RWKV does not have context size, or in other way do look at it, it does have inf...

wokwokwok · on Jan 29, 2024

One of three things has to be true. Either:

a) this is false

b) perfect recall is false (ie. as the internal state is overwritten, you lose information about previous entries in the context)

c) the inference time scales by the context length.

It’s not possible to have perfect recall over an arbitrary length in fixed time.

Not hard. Totally not possible at all

That would mean you can scan an infinite amount of data perfectly in fixed time.

So… Hrm… this kind of claim rings some kind of alarm bells, when it’s combined with this kind of sweeping announcement.

It seems to good to true; either it’s not that good, or the laws of the universe no longer hold true.

sebzim4500 · on Jan 29, 2024

(b) is the sacrifice made in these linear attention type architectures.

As a mitigation, you can leave a few normal attention layers in the model but replace the rest.

Harrisonv · on Jan 29, 2024

perfect recall is often a function of the architecture allowing for data to bleed through linkages. you can increase the perfect token recall through dialated wavenet structures, or, in the case of v5, the use of multi-head linear attention creates multiple pathways where information can skip forward in time

jaster · on Jan 29, 2024

Here is a relevant tidbit from the RWKV paper "Limitations" section (https://arxiv.org/abs/2305.13048):

  First, the linear attention of RWKV leads to significant efficiency gains but still, it may also limit the model’s performance on tasks that require recalling minutiae information over very long contexts. This is due to the funneling of information through a single vector representation over many time steps, compared with the full information maintained by the quadratic attention of standard Transformers. In other words, the model’s recurrent architecture inherently limits its ability to “look back” at previous tokens, as opposed to traditional self-attention mechanisms. While learned time decay helps prevent the loss of information,it is mechanistically limited compared to full self-attention.

warkdarrior · on Jan 29, 2024

If later input overwrites previous input in the internal state, it means the model does have a limit to how much input it can "remember" at any given time and that limit is less than infinite.

viraptor · on Jan 29, 2024

You can think of it like your own memory. Can you remember a very important thing from 10 years ago? Can you remember every single thing since then? Some things will remain for basically infinite period, some will have a more limited scope.

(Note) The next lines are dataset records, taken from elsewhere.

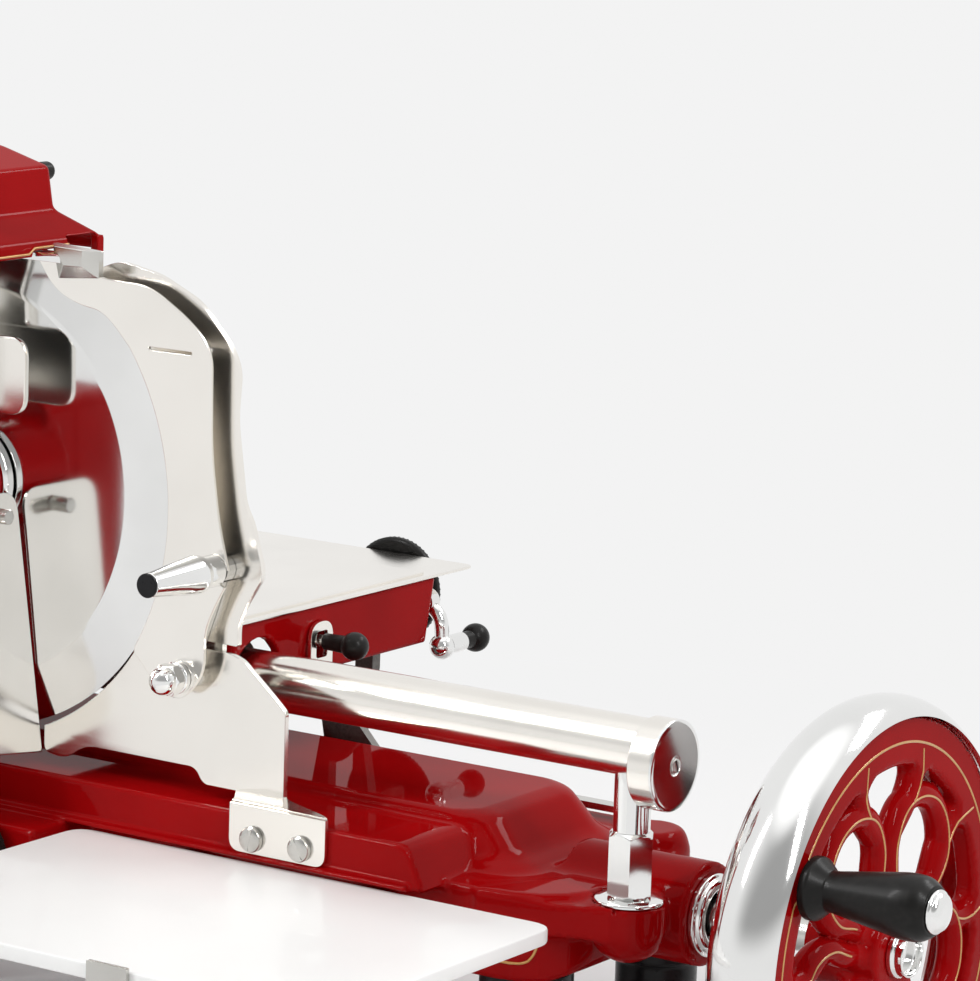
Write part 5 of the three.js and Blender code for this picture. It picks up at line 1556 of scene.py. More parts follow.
@dataclass
class BaseCasting(Assembly):
    """The red hollow casting with its dome, platform, lobes, boss and shaft tube."""

    left: float = -175.0
    right: float = 425.0
    deck: float = -188.0
    end: float = -240.0
    belly: float = -275.0
    shaft: tuple = (96.0, -206.0)
    lobes: tuple = (443.0, -150.0)
    lobe_side: float = 45.0
    lobe_top: float = -192.0
    cell: float = 2.7

    def dome(self) -> Form:
        """The long low dome on the deck.

        Returns:
            The form.
        """
        shares = eased([(-0.3, 1), (0.05, 0.85), (0.2, 0.6), (0.65, 0.35), (0.9, 0.2), (1, 0)],
                       0.16, 5, closed=False)
        rows = [(self.deck + 28 * rise, -98 - 15 * grow, 334 + 44 * grow, 47 - 15 * grow,
                 152 + 15 * grow, 22 + 7.5 * grow) for rise, grow in shares]
        return heap_form(rows, 3.0)

    def outside(self) -> Form:
        """All that is cast, without its hollows.

        Returns:
            The form.
        """
        plan = eased([(self.left, 5, 28), (self.right, 5, 56), (self.right, 126, 28),
                      (413, 148, 28), (371, 200, 28), (self.left, 200, 28)], 0, 5)
        side = eased([(self.left, self.deck, 3), (self.right, self.deck, 3),
                      (self.right, self.end, 28), (338, self.end, 12),
                      (290, self.belly, 48), (-56, self.belly, 48), (-104, self.end, 12),
                      (self.left, self.end, 28)], 0, 5)
        body = prism_form("z", plan, self.belly, self.deck, 3).within(
            prism_form("y", side, 0, 210), 3)
        shelf = prism_form("y", eased([(self.left, -192), (346, -192), (334, -166, 8),
                                       (self.left, -166, 3)], 0, 5), -18, 47, 2.5)
        lip = block_form((self.left, 338), (-22, -14), (-192, self.deck), 1.2)
        apron = block_form((-110, 20), (-122, 11), (-255, -192), 3)
        apron_shelf = block_form((14, 92), (-50, 11), (-255, -192), 3)
        neck = prism_form("z", eased([(369, 5), (411, 10, 10), (443, 24), (443, 60),
                                      (397, 60)], 0, 5), -211, self.lobe_top, 2)
        boss = spun_form("z", eased([(0, self.end), (24, self.end, 2), (24, self.deck, 4),
                                     (21, -180, 2), (18, -177, 2), (0, -177)], 0, 3),
                         (392, 148))
        tube = bar_form("x", 30, 380, 465, self.shaft, 1.6)
        whole = body.joined(self.dome(), 9).joined(shelf, 5).joined(lip, 2)
        whole = whole.joined(apron, 4).joined(apron_shelf, 4)
        for place in self.lobes:
            knob = eased([(0, -226), (6, -226, 5), (16.5, -220.75, 7), (21, -211, 7),
                          (21, self.lobe_top, 1.5), (0, self.lobe_top)], 0, 4)
            whole = whole.joined(spun_form("z", knob, (place, self.lobe_side)), 7)
        left_face = Form(lambda x, y, z: self.left - x)
        return whole.joined(neck, 8).joined(boss, 7).joined(tube, 9).within(left_face)

    def form(self) -> Form:
        """The casting with its hollows, ways and webs.

        Returns:
            The form.
        """
        inside = eased([(-169, -194), (419, -194), (419, -234), (332, -234), (284, -277),
                        (-50, -277), (-98, -234), (-169, -234)], 8, 3)
        inner_plan = eased([(-169, 11, 22), (419, 11, 50), (419, 123, 22), (407, 145, 22),
                            (368, 194, 22), (-169, 194, 22)], 0, 4)
        body_hollow = prism_form("y", inside, 0, 205, 3).within(
            prism_form("z", inner_plan, -277, -194, 1), 1)
        hollows = [
            body_hollow,
            block_form((-92, 328), (53, 146), (-196, -166), 4),
            block_form((-104, 14), (-116, -1), (-270, -198), 3),
            block_form((-82, -8), (-108, -76), (-205, -180)),
            bar_form("y", 10, -118, 13, (-45, -206)),
            bar_form("x", 17, 411, 470, self.shaft),
            block_form((168, 326), (166, 176), (-196, -158)),
            bar_form("z", 20.5, self.lobe_top, -150, (443, self.lobe_side)),
            bar_form("z", 20.5, self.lobe_top, -150, (-150, self.lobe_side))]
        whole = self.outside()
        for hollow in hollows:
            whole = whole.without(hollow, 1.0)
        web = block_form((21, 27), (9, 196), (-226, -192)).without(
            bar_form("x", 11, 15, 33, self.shaft))
        crank_web = block_form((217, 277), (122, 128), (-226, -164)).without(
            bar_form("y", 8.5, 118, 132, (247, -206)))
        pivot = bar_form("y", 7, 167, 196, (247, -255))
        return whole.joined(web, 2).joined(crank_web, 2).joined(pivot, 2)

    def build(self) -> None:
        """Makes the casting and the gold line round its lower edge."""
        form = self.form()
        shape = form.skinned((-178, -124, -277), (467, 202, -158), self.cell)
        self.piece("base_casting", shape, "base_casting")
        dropped = self.outside().dropped(np.array(self.lower_line()))
        self.gold_line("base_gold_line", 0.8, "base", dropped)

    def lower_line(self) -> list:
        """Points in front of the lower edge, from the platform's end to the right.

        Returns:
            The points.
        """
        low = eased([(112, -260), (285, -262, 30), (334, -229, 10), (404, -229, 16),
                     (412, -214, 8), (412, -200)], 0, 8, closed=False)
        made = []
        for (ax, az), (bx, bz) in zip(low, low[1:]):
            count = max(1, int(math.dist((ax, az), (bx, bz)) / 4))
            made += [(ax + (bx - ax) * i / count, 2.0, az + (bz - az) * i / count)
                     for i in range(count)]
        return made


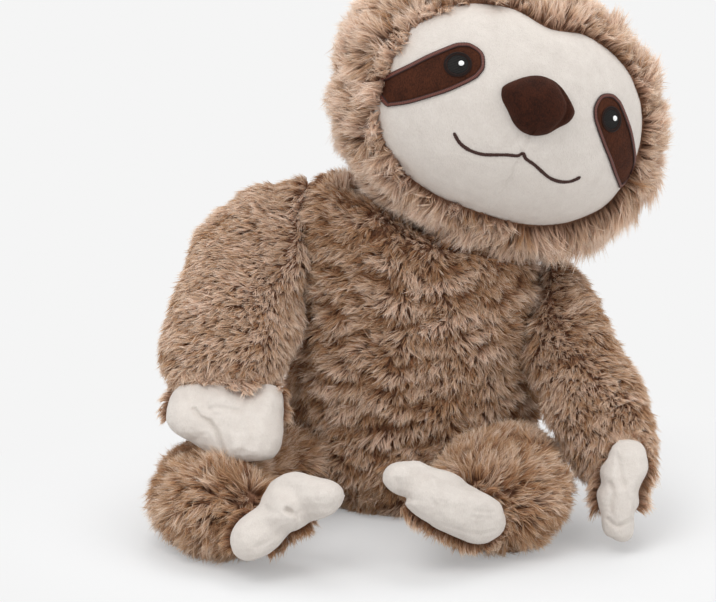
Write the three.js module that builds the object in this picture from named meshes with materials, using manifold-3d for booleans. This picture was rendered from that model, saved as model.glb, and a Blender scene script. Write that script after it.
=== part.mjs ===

Eisenstein · on Jan 29, 2024

I'm not sure I understand your concept of human memory.

It is pretty well established that very few people are able to remember details of things for any reasonable period of time. The way that we keep those memories is by recalling them and playing the events over again in our mind. This 'refreshes' them, but at the expense of 'corrupting' them. It is almost certain that things important to you that you are sure you remember correctly are wrong on many details -- you have at times gotten a bit hazy on some aspect, tried to recall it 'figured it out' and stored that as your original memory without knowing it.

To me, 'concepts', like doing math or riding a bike, on the other hand, are different in the sense that you don't know how to ride a bike, as in you couldn't explain the muscle movements needed to balance and move on a bicycle, but when you get on it, you go through the process of figuring out the process again. So even though you 'never forget how to ride a bike' you never really knew how to do it, you just got good at learning how to do it incredibly quickly every time you tried.

Can you correct me on any misconceptions I may have about either how I think memories work, or how my thoughts should coincide with how these models work?

viraptor · on Jan 29, 2024

I was going more for an eli5 answer than making comparisons to specific brain concepts. That main idea was that the RNN keeps a rolling context so there's no clear cutoff... I suspect if you tried, you could fine-tune this to remember some things better than others - some effectively forever, others would degrade the way you said.

dTal · on Jan 29, 2024

There's a limit to the amount, but not to the duration (in theory). It can hold on to something it considers important for an arbitrary amount of time.

gdiamos · on Jan 29, 2024

There’s a difference between the computation requirements of long context lengths and the accuracy of the model on long context length tasks.

canjobear · on Jan 29, 2024

In principle it has no context size limit, but (last time I checked) in practice there is one for implementation reasons.